Magnetotransport properties of hard magnetic pinned multilayers

Abstract

Hard magnetic (HM) thin films have been vertically integrated below giant magnetoresistive (GMR) multilayer sensors in order to shift the operating point of an applicable GMR sensor. The shift in maximum magnetoresistance (MR) peaks was found to be dependent on the thickness of the HM layer. As a result of different bias geometries, which have been tested, current shunting effects mainly reduce the maximum MR amplitudes. A strong microstructural influence on the magnetotransport has been found; meander-shaped microstructures with different stripe widths have been microfabricated in order to investigate the influence of shape anisotropy and stray field geometry on the magnetotransport. As a result, the bias strength, as well as the shape of the HM hysteresis, varies with the underlying microstructured pattern geometries and the angle of applied field. Comparing the major MR loops of meanders with 1.5, 5, and 10 μm structure width of HM/GMR systems, different MR behavior has been found.
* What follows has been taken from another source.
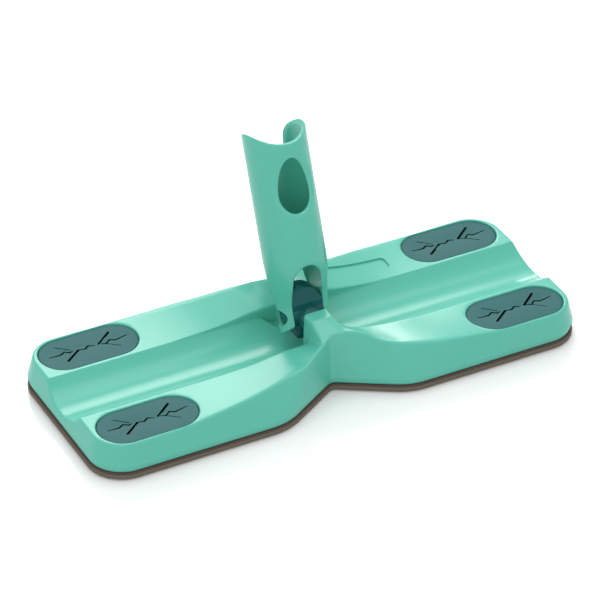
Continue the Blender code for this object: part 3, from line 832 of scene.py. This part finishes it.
def fill_pattern(outline, hole):
    """Points and triangles of the pattern, and a search tree of its edges."""
    tree = distance_tree([p for p in outline if not on_seam(p, 1e-6)] + hole)
    points = outline + hole
    edges = [(k, (k + 1) % len(outline)) for k in range(len(outline))]
    first = len(outline)
    edges += [(first + k, first + (k + 1) % len(hole)) for k in range(len(hole))]
    extra = edge_rows(outline) + edge_rows(hole)
    extra += [((u, s), GRID_CLEAR) for u in along(-HALF_ROUND + GRID_STEP / 2, HALF_ROUND, GRID_STEP)
              for s in along(LOWEST, HIGHEST, GRID_STEP)]
    for (u, s), reach in extra:
        if abs(u) > HALF_ROUND - 0.25:
            continue
        if tree.find((u, s, 0))[2] > reach * 0.93 and in_pattern((u, s), outline, hole):
            points.append((u, s))
    verts, _, faces, *_ = delaunay_2d_cdt([Vector(p) for p in points], edges, [], 1, 1e-5)
    kept = []
    for face in faces:
        centre = [sum(verts[i][axis] for i in face) / len(face) for axis in (0, 1)]
        if in_pattern(centre, outline, hole):
            kept.append(face)
    return [tuple(v) for v in verts], kept, tree


RIM_ROUND, DISH_DEPTH, ARCH_DISH = 0.75, 0.95, 2.4


def sink_of(s, edge_gap, window_gap, arch_gap):
    """How far the outside sinks at a point of the pattern, s up the tube."""
    sink = 0.0
    if edge_gap < RIM_ROUND:
        sink = RIM_ROUND - math.sqrt(RIM_ROUND ** 2 - (RIM_ROUND - edge_gap) ** 2)
    high = smooth_step(s, 52, 72)
    reach = 1.3 + 2.1 * high
    if window_gap < reach:
        sink += DISH_DEPTH * (0.45 + 0.55 * high) * (1 - window_gap / reach)
    high = smooth_step(s, 12, 22)
    if arch_gap < ARCH_DISH and s > 6:
        sink += DISH_DEPTH * high * (1 - arch_gap / ARCH_DISH)
    return sink * smooth_step(s, 4, 14)


def outside_point(u, s, sink):
    """Place in space of a point of the pattern on the outside, before the socket leans."""
    width, depth = tube_half_sizes(s)
    turn = u / TUBE
    return Vector(((width - sink) * math.sin(turn), -(depth - sink) * math.cos(turn), s))


def inside_point(u, s):
    """The same on the inside: a round bore above, and flat faces on the fork's arms below."""
    width, depth = tube_half_sizes(s)
    turn = u / TUBE
    quarter = abs(math.sin(turn))
    ring_turn = math.asin(min(1.0, quarter * TUBE / (TUBE - TUBE_WALL)))
    plain_turn = math.asin(quarter)
    part = 1 - smooth_step(math.degrees(plain_turn), 42, 80)
    ring_turn = plain_turn + (ring_turn - plain_turn) * part
    x = math.copysign((TUBE - TUBE_WALL) * math.sin(ring_turn), math.sin(turn))
    s -= (saddle_height(width * quarter) - saddle_height(x)) * smooth_step(s, 76, 88)
    y = -math.copysign((TUBE - TUBE_WALL) * math.cos(ring_turn), math.cos(turn))
    ring = Vector((x, y, s))
    face_x = math.copysign(min(ARM_INSIDE, width * quarter), x)
    flat_face = Vector((face_x, -depth * math.cos(turn), s))
    return flat_face.lerp(ring, smooth_step(s, 9, 17))


LEAN = math.radians(21)             # how far the socket leans back at rest
ARCH_SIDE, ARCH_BELOW = 20, 30      # the front arch is the part of the outline within these


def make_socket():
    """Wrap the pattern twice, close the edges between the two, and lean the tube back."""
    outline = socket_outline()
    hole = window_line()
    arch = [(u, s) for u, s in outline if abs(u) < ARCH_SIDE and s < ARCH_BELOW]
    window_tree, arch_tree = distance_tree(hole), distance_tree(arch)
    points, faces, edge_tree = fill_pattern(outline, hole)
    bm = bmesh.new()
    outer, inner = [], []
    for u, s in points:
        gaps = [tree.find((u, s, 0))[2] for tree in (edge_tree, window_tree, arch_tree)]
        outer.append(bm.verts.new(outside_point(u, s, sink_of(s, *gaps))))
        inner.append(bm.verts.new(inside_point(u, s)))
    for face in faces:
        bm.faces.new([outer[i] for i in face])
        bm.faces.new([inner[i] for i in reversed(face)])
    sides = [side for face in faces for side in zip(face, face[1:] + face[:1])]
    known = set(sides)
    for a, b in sides:
        seam = on_seam(points[a], 1e-4) and on_seam(points[b], 1e-4)
        if (b, a) not in known and not seam:
            bm.faces.new((outer[b], outer[a], inner[a], inner[b]))
    bmesh.ops.remove_doubles(bm, verts=bm.verts[:], dist=0.001)
    bmesh.ops.transform(bm, matrix=Matrix.Rotation(-LEAN, 4, 'X'), verts=bm.verts[:])
    bmesh.ops.translate(bm, vec=PIVOT, verts=bm.verts[:])
    return mesh_object("pole_tube", bm)


PIN_HOLE_RADIUS = 4.3
socket = make_socket()
cut(socket, [profile_x("pin_hole", arc(0, PIVOT.z, PIN_HOLE_RADIUS, 0, 360, 48)[:-1], 20)])
fit_piece(socket, "socket", "mint_socket", "pole_socket")

# %% [markdown]
# ## Materials
# All the plastic has the same kind of surface: a very fine moulded grain and a faint unevenness of
# colour. Two node groups make those, and each material uses them with its own values.

# %% Node groups for grain and mottle
def new_group(name, inputs, outputs):
    """Empty node group with its inputs, their usual values, and its outputs."""
    group = bpy.data.node_groups.new(name, 'ShaderNodeTree')
    for label, kind, value in inputs:
        socket_item = group.interface.new_socket(label, in_out='INPUT', socket_type=kind)
        socket_item.default_value = value
    for label, kind in outputs:
        group.interface.new_socket(label, in_out='OUTPUT', socket_type=kind)
    return group, group.nodes.new('NodeGroupInput'), group.nodes.new('NodeGroupOutput')


def make_grain_group():
    """Height of a moulded surface: fine grain over slow waves."""
    group, given, out = new_group(
        "moulded_grain",
        (("Fine scale", 'NodeSocketFloat', 4000.0), ("Wave scale", 'NodeSocketFloat', 60.0),
         ("Wave share", 'NodeSocketFloat', 0.3)),
        (("Height", 'NodeSocketFloat'),))
    place = group.nodes.new('ShaderNodeTexCoord')
    fine = group.nodes.new('ShaderNodeTexNoise')
    wave = group.nodes.new('ShaderNodeTexNoise')
    blend = group.nodes.new('ShaderNodeMix')
    fine.inputs['Detail'].default_value = 3.0
    link = group.links.new
    link(place.outputs['Object'], fine.inputs['Vector'])
    link(place.outputs['Object'], wave.inputs['Vector'])
    link(given.outputs['Fine scale'], fine.inputs['Scale'])
    link(given.outputs['Wave scale'], wave.inputs['Scale'])
    link(given.outputs['Wave share'], blend.inputs['Factor'])
    link(fine.outputs['Fac'], blend.inputs['A'])
    link(wave.outputs['Fac'], blend.inputs['B'])
    link(blend.outputs['Result'], out.inputs['Height'])
    return group


def make_mottle_group():
    """A colour that drifts a little over the surface, and a value that drifts with it."""
    group, given, out = new_group(
        "mottle",
        (("Color", 'NodeSocketColor', (1, 1, 1, 1)), ("Shade", 'NodeSocketColor', (0, 0, 0, 1)),
         ("Amount", 'NodeSocketFloat', 0.1), ("Scale", 'NodeSocketFloat', 30.0),
         ("Rough", 'NodeSocketFloat', 0.4), ("Rough drift", 'NodeSocketFloat', 0.05)),
        (("Color", 'NodeSocketColor'), ("Roughness", 'NodeSocketFloat')))
    place = group.nodes.new('ShaderNodeTexCoord')
    noise = group.nodes.new('ShaderNodeTexNoise')
    noise.inputs['Detail'].default_value = 4.0
    amount = group.nodes.new('ShaderNodeMath')
    amount.operation = 'MULTIPLY'
    blend = group.nodes.new('ShaderNodeMix')
    blend.data_type = 'RGBA'
    drift = group.nodes.new('ShaderNodeMath')
    drift.operation = 'MULTIPLY_ADD'
    link = group.links.new
    link(place.outputs['Object'], noise.inputs['Vector'])
    link(given.outputs['Scale'], noise.inputs['Scale'])
    link(noise.outputs['Fac'], amount.inputs[0])
    link(given.outputs['Amount'], amount.inputs[1])
    link(amount.outputs[0], blend.inputs['Factor'])
    link(given.outputs['Color'], blend.inputs[6])
    link(given.outputs['Shade'], blend.inputs[7])
    link(blend.outputs[2], out.inputs['Color'])
    link(noise.outputs['Fac'], drift.inputs[0])
    link(given.outputs['Rough drift'], drift.inputs[1])
    link(given.outputs['Rough'], drift.inputs[2])
    link(drift.outputs[0], out.inputs['Roughness'])
    return group


GRAIN, MOTTLE = make_grain_group(), make_mottle_group()

# %% Materials from the groups
def surface(name, color, shade_color, amount, rough, grain, depth, specular=0.5, waves=60.0,
            wave_share=0.3, drift=0.06):
    """Material whose colour, roughness and bump come from the two groups."""
    mat = bpy.data.materials.new(name)
    mat.use_nodes = True
    nodes, link = mat.node_tree.nodes, mat.node_tree.links.new
    shader = nodes["Principled BSDF"]
    mottle = nodes.new('ShaderNodeGroup')
    mottle.node_tree = MOTTLE
    mottle.inputs['Color'].default_value = (*color, 1)
    mottle.inputs['Shade'].default_value = (*shade_color, 1)
    mottle.inputs['Amount'].default_value = amount
    mottle.inputs['Scale'].default_value = waves
    mottle.inputs['Rough'].default_value = rough
    mottle.inputs['Rough drift'].default_value = drift
    height = nodes.new('ShaderNodeGroup')
    height.node_tree = GRAIN
    height.inputs['Fine scale'].default_value = grain
    height.inputs['Wave scale'].default_value = waves
    height.inputs['Wave share'].default_value = wave_share
    bump = nodes.new('ShaderNodeBump')
    bump.inputs['Strength'].default_value = 0.35
    bump.inputs['Distance'].default_value = depth
    link(mottle.outputs['Color'], shader.inputs['Base Color'])
    link(mottle.outputs['Roughness'], shader.inputs['Roughness'])
    link(height.outputs['Height'], bump.inputs['Height'])
    link(bump.outputs['Normal'], shader.inputs['Normal'])
    shader.inputs['Specular IOR Level'].default_value = specular
    return mat


MINT = surface("mint_polypropylene", (0.095, 0.475, 0.365), (0.085, 0.435, 0.335), 0.5, 0.2,
               2600.0, 0.00002, 0.42)
JOINT = surface("deep_teal_nylon", (0.007, 0.098, 0.098), (0.005, 0.080, 0.080), 0.5, 0.2,
                2600.0, 0.00002, 0.22)
RUBBER = surface("grip_rubber", (0.028, 0.128, 0.128), (0.021, 0.104, 0.106), 0.6, 0.38,
                 5200.0, 0.00004, 0.1)
DARK = surface("slit_shadow", (0.0012, 0.006, 0.006), (0.001, 0.004, 0.004), 0.5, 0.8,
               5200.0, 0.00003, 0.1)
FOAM = surface("sole_foam", (0.150, 0.132, 0.098), (0.110, 0.095, 0.070), 0.7, 0.85,
               1500.0, 0.0002, 0.2, 500.0, 0.4)
# The film's dark reddish colour is partly its own and partly painted shade under the shell's edge.
FILM_AND_SHADE = surface("backing_film_and_shade", (0.110, 0.065, 0.060), (0.085, 0.050, 0.045), 0.6, 0.6,
               3000.0, 0.00003, 0.3)
STEEL = surface("pin_steel", (0.55, 0.56, 0.57), (0.45, 0.46, 0.47), 0.5, 0.25,
                3000.0, 0.00001)
STEEL.node_tree.nodes["Principled BSDF"].inputs['Metallic'].default_value = 1.0


def paint(obj, mat):
    """Make this the object's only material."""
    obj.data.materials.clear()
    obj.data.materials.append(mat)


for piece in (head_top, base, socket):
    paint(piece, MINT)
paint(film, FILM_AND_SHADE)
paint(sole, FOAM)
paint(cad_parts["swing_pin"], STEEL)
hub = make_hub()
paint(hub, JOINT)
for side in ("left", "right"):
    paint(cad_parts[f"tilt_pin_{side}"], JOINT)
for node, corners in GRIPS.items():
    make_grip(node, corners, RUBBER, DARK)

# %% [markdown]
# ## Camera, floor and light
# A long lens looks down from the front left. The floor is pale and a little glossy. Large soft
# lights give the broad sheen on the ridge tops, and a low one behind the right end the glint on the
# front ridge.

# %% Camera
HEADING, ELEVATION, ROLL = (math.radians(a) for a in (28.21, 34.96, 0.62))
LENS, DISTANCE, SIDE_SHIFT, RISE_SHIFT = 226.4, 1.8268, -0.00143, 0.02767
ahead = Vector((math.sin(HEADING) * math.cos(ELEVATION), math.cos(HEADING) * math.cos(ELEVATION),
                -math.sin(ELEVATION)))
level = Vector((math.cos(HEADING), -math.sin(HEADING), 0))
upright = level.cross(ahead)
right = level * math.cos(ROLL) + upright * math.sin(ROLL)
up = upright * math.cos(ROLL) - level * math.sin(ROLL)
camera = bpy.data.objects.new("camera", bpy.data.cameras.new("camera"))
bpy.context.scene.collection.objects.link(camera)
turn = Matrix((right, up, -ahead)).transposed().to_4x4()
camera.matrix_world = Matrix.Translation(-ahead * DISTANCE + right * SIDE_SHIFT
                                         + up * RISE_SHIFT) @ turn
camera.data.lens = LENS
camera.data.clip_start = 0.1
bpy.context.scene.camera = camera

# %% Floor and lights
floor_bm = bmesh.new()
bmesh.ops.create_grid(floor_bm, x_segments=1, y_segments=1, size=4000)
floor = mesh_object("floor", floor_bm)
floor.location.z = -0.0006
floor_mat = bpy.data.materials.new("pale_floor")
floor_mat.use_nodes = True
floor_shader = floor_mat.node_tree.nodes["Principled BSDF"]
floor_shader.inputs['Base Color'].default_value = (0.93, 0.93, 0.93, 1)
floor_shader.inputs['Roughness'].default_value = 0.12
floor_shader.inputs['Specular IOR Level'].default_value = 0.5
paint(floor, floor_mat)

world = bpy.data.worlds.new("studio")
bpy.context.scene.world = world
world.use_nodes = True
world.node_tree.nodes["Background"].inputs['Color'].default_value = (1, 1, 1, 1)
world.node_tree.nodes["Background"].inputs['Strength'].default_value = 0.88


def soft_light(name, place, size, power, target=(0, 0, 0.02)):
    """Rectangular light that faces its target."""
    lamp = bpy.data.lights.new(name, 'AREA')
    lamp.shape = 'RECTANGLE'
    lamp.size, lamp.size_y = size
    lamp.energy = power
    obj = bpy.data.objects.new(name, lamp)
    bpy.context.scene.collection.objects.link(obj)
    obj.location = place
    aim = Vector(target) - Vector(place)
    obj.rotation_euler = aim.to_track_quat('-Z', 'Y').to_euler()
    return obj


soft_light("top_light", (0.2, 0.3, 1.6), (1.2, 1.0), 7)
soft_light("back_light", (0.42, 1.25, 1.0), (0.75, 0.7), 8)
soft_light("ridge_glint", (0.87, 1.28, 0.34), (0.4, 0.24), 1.7, (0.03, -0.033, 0.022))
soft_light("front_fill", (-1.2, -1.2, 0.9), (1.0, 1.0), 5)
bpy.context.scene.view_settings.view_transform = 'Standard'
It was determined that the MR loops are shifted by different field values simultaneously with a change in the MR loop shape. The effect depends on the orientation of applied field with respect to the meander structure, as well as on the structure width. A creeping effect, which demagnetizes the hard layer, has not been observed during sine-shaped switching cycles. The MR response signal of biased multilayers can be understood using numerical calculations.